Today, in Dale's house, a fanciful framed gouache (an opaque watercolor painting) by cartoonist Al Hirschfeld of film director Alfred Hitchcock rubs shoulders with functional dinner plates designed by the Italian painter, sculptor and engraver Piero Fornasetti. The plates, many of which feature the face of 19th-century opera singer Lina Cavalieri, are showcased in Dale's kitchen, and she sets her dining room table with them when she gives dinner parties.

"I let people sit at the plates they like," she said. As for the Hitchcock drawing, "I think it's a masterpiece."
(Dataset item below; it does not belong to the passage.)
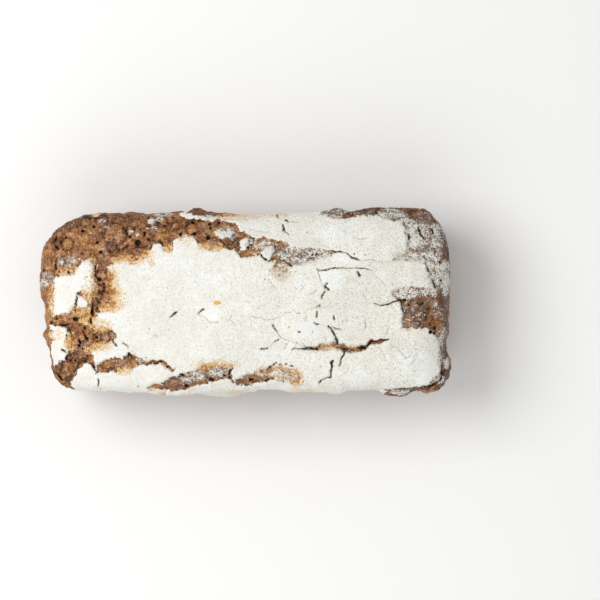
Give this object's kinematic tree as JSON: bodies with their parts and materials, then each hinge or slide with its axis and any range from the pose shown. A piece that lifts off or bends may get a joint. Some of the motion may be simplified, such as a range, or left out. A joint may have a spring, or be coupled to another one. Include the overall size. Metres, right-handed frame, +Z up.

Elsewhere in the house, where Dale lives with her platonic roommate, Richard Lovell, and her verbal dogs, Alfred and Harvey, are a portrait of Dale by the contemporary American painter Raoul Middleman, as well as her own large mono print etching, called "Zen Eyes," which is all white except for a pair of eyes with splotches of black around them.

There's also a menorah shaped like a dinosaur and called a menorah-sauras (Dale is Jewish), and a large head of the fictional character Reddy Kilowatt, with a light bulb for a nose, which was used as a pitchman for the Alabama Power Co. in the 1920s.

There's also Dale's own "A Tough Nut to Crack," a chalk pastel painting, in which a character that looks like something out of Mad Magazine or the mind of R. Crumb tries to literally crack a large nut in its teeth.

And there's what she calls her "shelf of tragedies," which includes artifacts from the Holocaust and 9/11. "Pompeii is in here," she said. "That was a helluva tragedy."

On the second floor is a Mac-based digital monitor that she uses for graphic design, and on the third floor is her happy mess of a studio, filled with everything from Working Woman mugs to a monkey holding cymbals that peers over her drawing desk. There are pictures of alien "relatives" with green faces that she dreamed up. And there's a framed announcement from 1992 of 75 million Dale greeting cards sold.

How many has she sold since then? "I have no idea," she said.

But she knows this: "After selling enough cards, I was free to do whatever I wanted without someone having to pay me for it. I just feel like I'm the luckiest artist in America."